Are you forr or againstt Right to Work laws?


  • Total voters
    23
100% Pro-Right-to-Work.

Unions can be a really great thing that can even out the playing field, but no one should be coerced into joining one. Forced association is not free association.
 
I'm against adding extra letters to words.
 
I'm in favor of right to work laws IF they come with a corresponding laws that doesn't require unions to represent people who don't pay dues. I don't like the current situation where people can refuse to pay union dues but the union is still required by law to represent them.

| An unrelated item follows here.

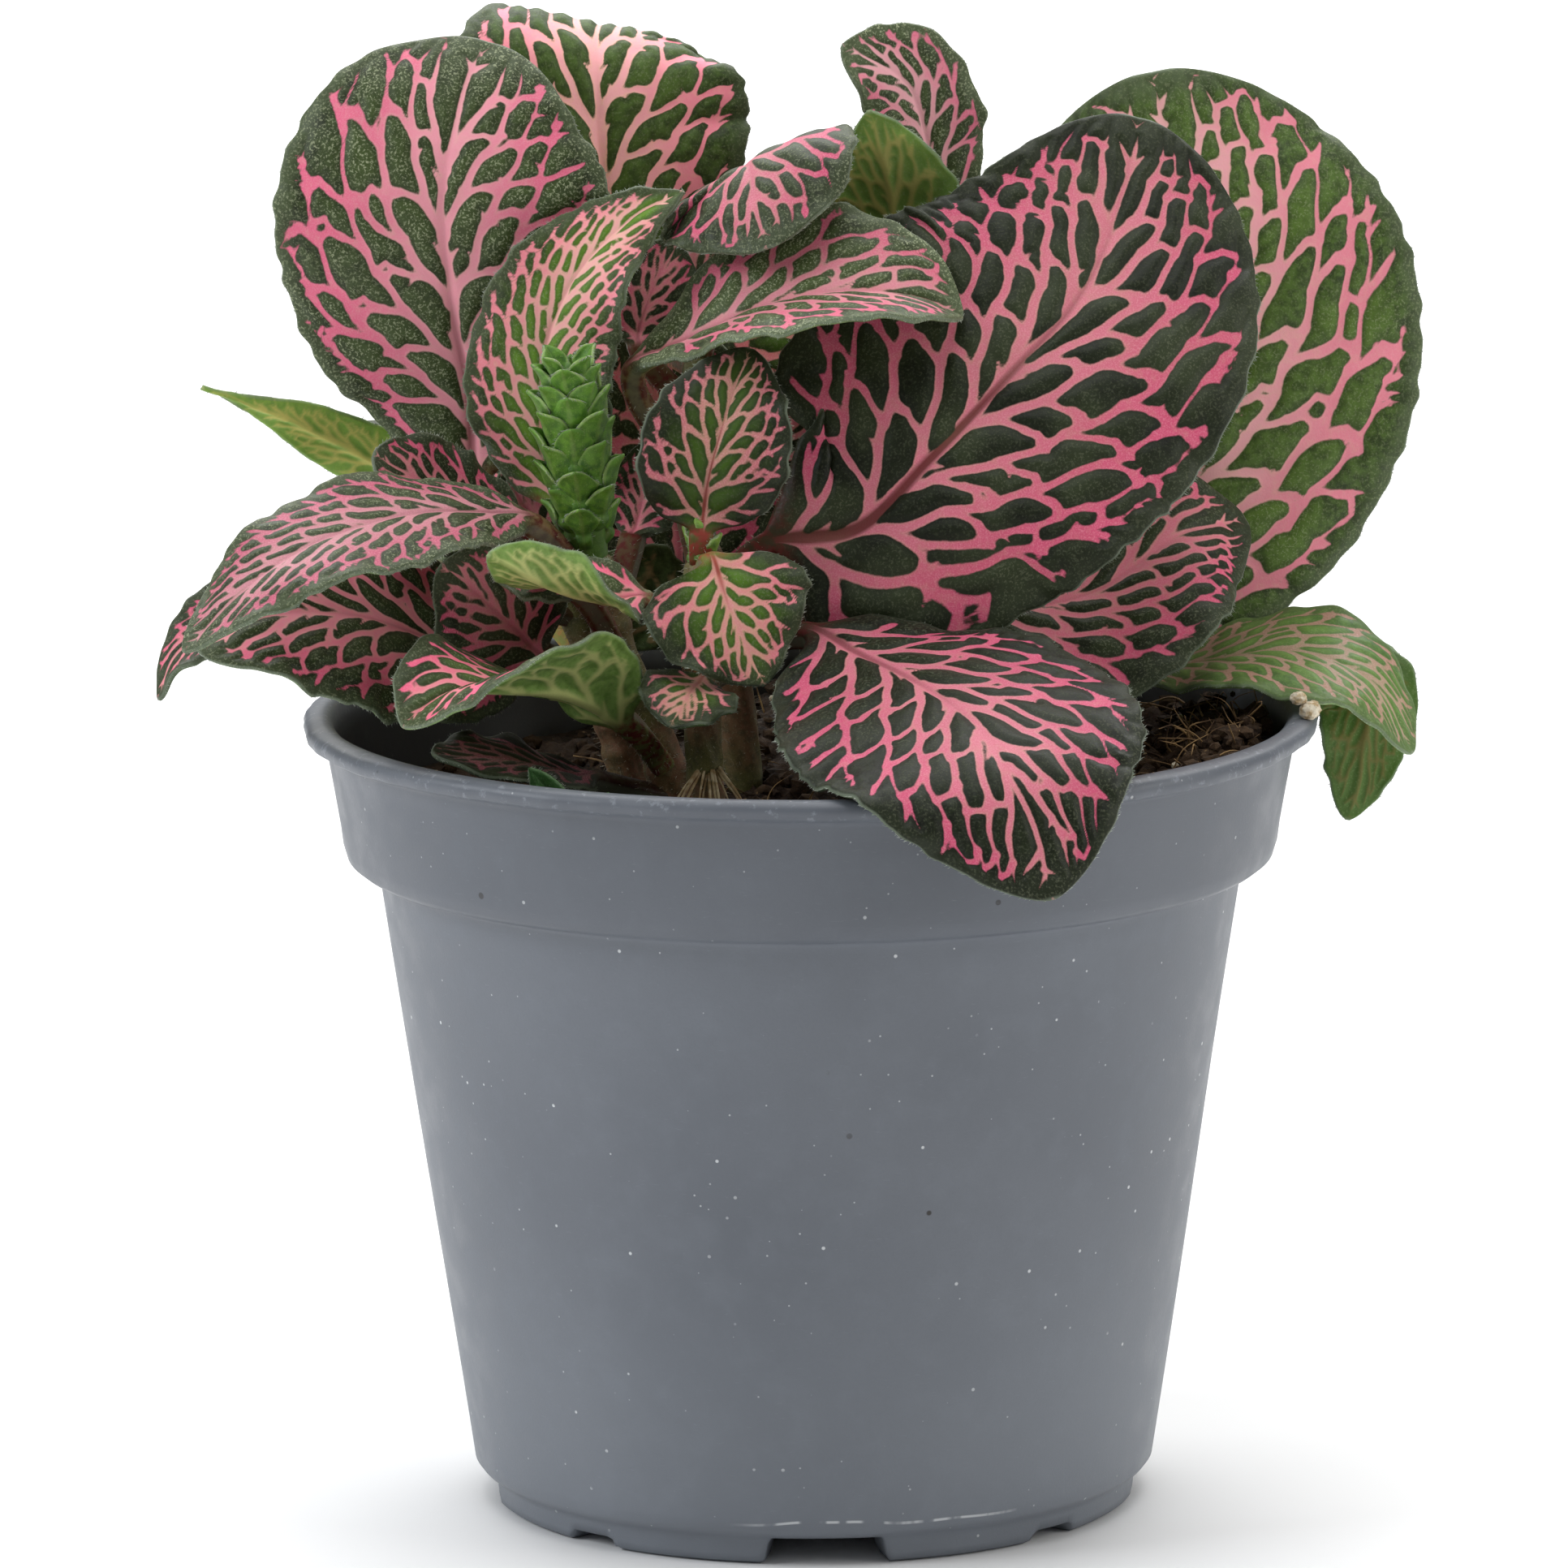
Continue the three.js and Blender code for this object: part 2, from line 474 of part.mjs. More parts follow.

I might be inclined to agree, but are unions today required to "represent" non-union employees or is what unions negotiate for their members also required to be applied to non-union workers. I don't see that necessarily as representation, but I do not know the current requirements.
 
I am neither for nor against.

If I am against anything, it would have to do with carefully crafted framing techniques, the origins of which being in various think tanks created by those with a vested interest in shaping public opinion.
 
I find the idea that an employee can be forced to join a specific union to take or keep a job absolutely ridiculous but I'd also suggest the very fact the concept exists suggests much deeper and wider issues surrounding employment over there.
 
I am totally against unions...Most of the people that run them are crooks. Here at Boeing when you get a job you are forced to join a union and pay dues which go in the Fat Cats pockets or to the Democratic Party candidates which you don't support.
 
On this topic I have always found it interesting that those who claim loudest to be "for the workers" are also the keenest on denying them freedom in this respect, or respecting their choice if they disagree.
 
In fact the right to work laws should be more robust. No closed shops and close the loopholes where closed shops are allowed to exist throuh end runs. I shouldn't have to pay ANY dues for a union I neither support nor wish to participate in. The whole argument about representation is a bogus way of saying union representation is mandatory.

If something a union negotiates is vital for all of us, then it should be regulated for ALL of us by law, not individual negotiation.
 
I might be inclined to agree, but are unions today required to "represent" non-union employees or is what unions negotiate for their members also required to be applied to non-union workers. I don't see that necessarily as representation, but I do not know the current requirements.

I think it varies from state to state.

In Michigan, unions are required to equally represent all employees in a bargaining unit, regardless of whether they pay dues or not.